Laurel Burch, 61; artist, jewelry maker whose work appeared in many forms
Laurel Burch, an artist who put her brightly colored images of cats, butterflies, flowers and mythic figures on jewelry, coffee mugs and many gift items, has died. She was 61.
Burch died Sept. 13 at her home in the Bay Area city of Novato, said her daughter, Aarin Burch. The cause was osteopetrosis, a bone disease the artist had had from birth.
She began making jewelry as a teenager in the 1960s, while she worked as a cook, house cleaner and baby sitter in San Francisco. So many people complimented her on her exotic creations of bone, coins, beads and hammered metal that she began to sell them at street fairs and flea markets.
“I found metal in a junkyard and hammered it out on the back of an old frying pan,” she said, speaking of her early jewelry, during an interview with the Marin Independent Journal in 2005.
She launched her business in the late ‘60s. About that time she began to make paintings using exotic nature, myths and world culture for images. Soon she was commissioned by restaurants, businesses and private collectors. She also made posters of her art.
Burch was often hospitalized with broken bones caused by her disease, but she continued working through her recovery, starting in her hospital room.
“I refuse to have anything in my life that I can’t turn around to something magical and beautiful,” she said on her website.
After a trip to China in the early 1970s, Burch adopted the cloisonne technique of enamel work. Soon afterward her vivid enamel jewelry became her most popular item. Her business grew to the point that some 500 boutiques and department stores worldwide sold her jewelry, mugs, T-shirts and other items.
In 1994 Burch restructured her business and concentrated on licensing her products. She continued creating the designs, “the most precious and important things I can do,” she said in a 1994 interview with the San Jose Mercury News.
Despite health problems Burch traveled to Bali, Egypt, Morocco and elsewhere to soak up the colors and cultures that inspired her art.
She was born Laurel Anne Harte on Dec. 31, 1945, in Southern California. She dropped out of high school and married Robert Burch, a jazz musician. The couple had two children during a tumultuous marriage that ended in divorce in the early 1970s.
Burch once recalled how a doctor warned her that her pelvis might shatter during the birth of her first child, Aarin, because of her fragile bones.

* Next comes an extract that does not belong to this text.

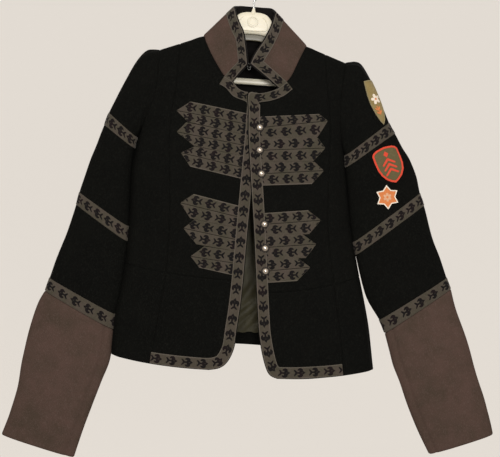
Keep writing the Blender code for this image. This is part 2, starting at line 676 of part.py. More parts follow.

“I was scared to death, 18, on welfare. Her father wasn’t there,” Burch said in a 2000 interview with the San Francisco Chronicle. “I remember that as . . . my first experience of partnership with my daughter,” she said, referring to it as a “profound connection.”
Along with her daughter, a filmmaker, Burch is survived by her son, Jay, president of Laurel Burch Artworks; two grandchildren; two sisters; and her third husband, Rick Sara, a photographer and archivist.